GitOps vs. DevOps: The Evolution
Great, now let’s look at how we got to GitOps from DevOps. DevOps started out by introducing the idea that development and operations should collaborate rather than work in silos, leading to faster deployment cycles, continuous delivery, and better overall quality. But with that came complexity, especially as microservices, containers, and cloud-native architectures emerged. DevOps needed something more—a way to manage these components with even more precision and minimal human error.
That’s where GitOps came in. GitOps today builds on DevOps practices but pushes for an even deeper integration between code and operations by managing infrastructure and application code together through Git. Simply put, it uses Git repositories as the source of truth for both infrastructure and app states, allowing teams to automate deployments based on changes in code.
Benefits of GitOps
1. Automation
GitOps enables automation on a level DevOps alone can’t quite reach. With Git as the single source of truth, you get seamless automation where changes in code automatically trigger deployments. This reduces the back-and-forth approval steps that can slow DevOps workflows and instead gives a direct, trackable path from code change, all the way to deployment.

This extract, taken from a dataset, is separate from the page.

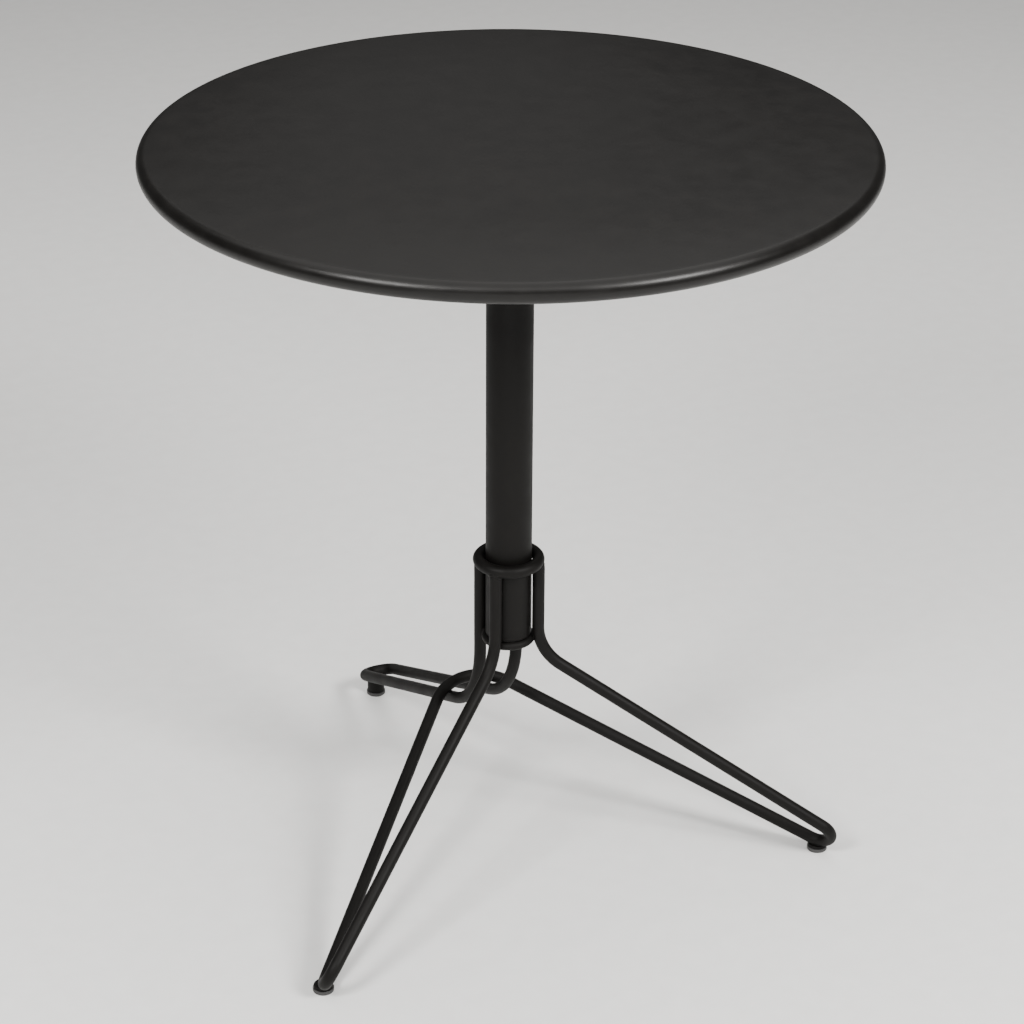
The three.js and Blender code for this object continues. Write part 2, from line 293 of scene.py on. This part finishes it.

For example, using tools like Flux or ArgoCD, you can monitor Git repositories for any new commits, then automatically apply those changes to the entire infrastructure. A single push to Git can trigger an entire deployment pipeline—without a single manual step. That’s why we use Git.
2. Version Control and Rollbacks
But the perks of GitOps go deeper than deploying code; they’re about maintaining absolute control over your historical code. With Git’s built-in version control, you know exactly what was deployed, when, and by whom. This gives you the ability to roll back changes instantly if needed, making troubleshooting much easier and safer.
Think of it like this: your infrastructure is now versioned, just like your code. So, if an update causes an issue, GitOps lets you roll back to a previous version with a simple Git command, saving you the hassle of manual reconfiguration or emergency fixes.
3. Enhanced Security and Compliance
With GitOps, every change is logged in Git, creating a comprehensive, audit-friendly record of what was modified and when. Since each update has to go through the Git repository, it provides a secure and directly traceable path of your deployments, aligning well with security and compliance standards.
4. Consistency
One common challenge in DevOps is the “environment drift” that happens when development, staging, and production environments fall out of sync. GitOps tackles this by ensuring that infrastructure configurations match the state declared in the Git repository, reducing the risk of configuration drift.
Now, that’s a lot of big words. Simply put, this means that all environments pull from the same configuration, leading to consistency across the board. This standard of consistency means fewer bugs, smoother rollouts, and faster troubleshooting.
5. Aligning Dev and Ops Closer Than DevOps
DevOps started as a way to bridge the gap between developers and operations. GitOps takes that bridge a step further by simplifying the process down to something both sides of the aisle understand: Git. This shared language means developers can manage deployments without needing deep infrastructure knowledge, and ops teams can monitor everything in Git without diving into code.
The Future of Continuous Delivery with GitOps
Deployment and development will never be easy, but it has been getting less terrible, which is all we can really hope for. In that vein, GitOps isn’t a replacement for DevOps, just the natural next step in its evolution. By rooting all deployment actions in Git, it brings automation, security, and precision to every step, making sure deployments happen smoothly and predictably. This is especially powerful in today’s particularly heartless development environments, where teams need to deliver updates frequently, reliably, and without hiccups.
So, if you’re considering the benefits of GitOps, think of it as the logical next phase. And as companies continue to demand faster, more consistent delivery, GitOps is set to become the standard approach to continuous delivery. It’s a new era for development, and GitOps is leading the way.